Date of Award

May 2019

Degree Type

Dissertation

Degree Name

Doctor of Philosophy (PhD)

Department

Earth Sciences

Advisor(s)

Laura K. Lautz

Keywords

Cordillera Blanca, Energy Balance Modeling, Groundwater, Peru, Stream temperature, Time-Lapse Infrared

Subject Categories

Physical Sciences and Mathematics

Abstract

As climate change occurs, the availability and stability of water resources will be a global concern. The availability of reliable water resources will be of particular concern to regions that currently depend on meltwater from snowpack or glaciers during dry periods. One place whose water stability could be heavily impacted by the loss of meltwater resources is Peru. During the dry, arid months of May through September, the region to the west of the Peruvian Andes relies on stream water resources that originate in proglacial alpine catchments. The Cordillera Blanca, which is a mountain range in the Peruvian Andes, contains the highest density of tropical alpine glaciers worldwide, and the meltwater from these glaciers helps to sustain streamflow during the dry season. Unfortunately, tropical alpine glaciers are rapidly retreating as average annual air temperatures increase. In the Cordillera Blanca, glacial extent has decreased by more than 30% since 1930, and many of the glaciers have already passed a stage known as ‘peak water’, after which they continually contribute less and less water to streamflow. Recent research has indicated that although meltwater is a dominant contributor to streamflow during the dry season, groundwater within alpine aquifer systems may also be an important source of streamflow. Therefore, this research sought to investigate surface water – groundwater interactions in an alpine catchment of the Cordillera Blanca to gain a better understanding of the importance of groundwater in such regions.

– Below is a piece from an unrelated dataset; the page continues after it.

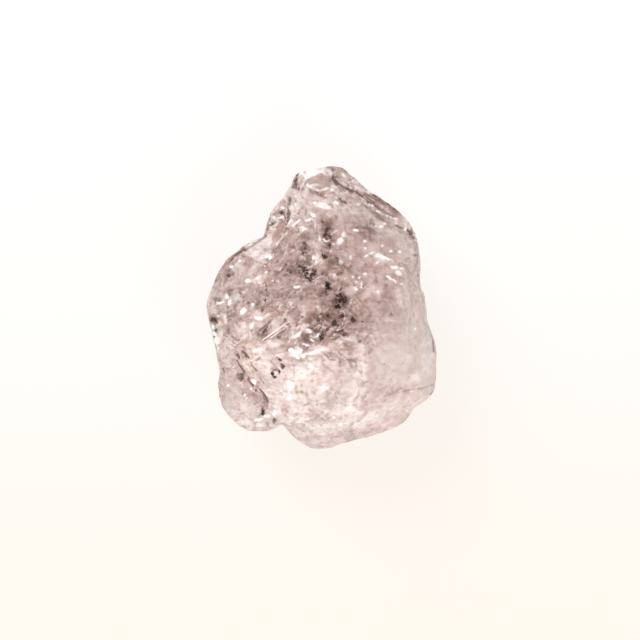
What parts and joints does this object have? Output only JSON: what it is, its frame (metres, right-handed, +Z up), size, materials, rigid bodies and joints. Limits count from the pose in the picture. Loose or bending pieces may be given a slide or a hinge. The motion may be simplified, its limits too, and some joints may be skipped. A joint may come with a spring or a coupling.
{
  "type": "morganite crystal",
  "caption": "Rough, see-through pink morganite crystal with broken faces, ledges and dark inclusions, lying on its flat back.",
  "frame": {"origin": "on the surface that the stone lies on, under the middle of its box", "axes": "+Z up, out of the broad front face; +Y along the stone's length towards its narrow end; +X to the right of the front view"},
  "size_m": [0.0184, 0.0226, 0.0142],
  "materials": {
    "morganite": "dusty pink, see-through beryl with glassy broken faces, pale cloudy zones and dark specks"
  },
  "bodies": {
    "root": {"morganite_crystal": "morganite"}
  },
  "joints": []
}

This research focuses on the Quilcayhuanca Valley, which is a representative proglacial alpine catchment in the Cordillera Blanca, Peru. Glacial meltwater and groundwater contribute to streamflow within this catchment during the dry season. The Quilcayhuanca stream, along with streams that drain from adjacent catchments, flows into the Rio Santa which is a major stream in the region from which people withdraw water for a variety of uses. The high altitude wetlands in the Quilcayhuanca Valley and similar catchments, known as pampas, may represent an important source of groundwater to streamflow. The valley aquifers consist of a mixture of landslide and talus slope deposits from the steep, adjacent bedrock cliffs and glaciofluvial deposits. The valley aquifers are confined from above by glaciolacustrine sediments that were deposited when proglacial lakes were present. In order to better understand the surface water – groundwater interactions in such a setting, we have combined energy balance modeling of stream heat fluxes, thermal infrared remote sensing of stream temperatures, and groundwater flow modeling to a section of the Quilcayhuanca stream that is downstream of direct glacial melt inputs to examine the influence of groundwater.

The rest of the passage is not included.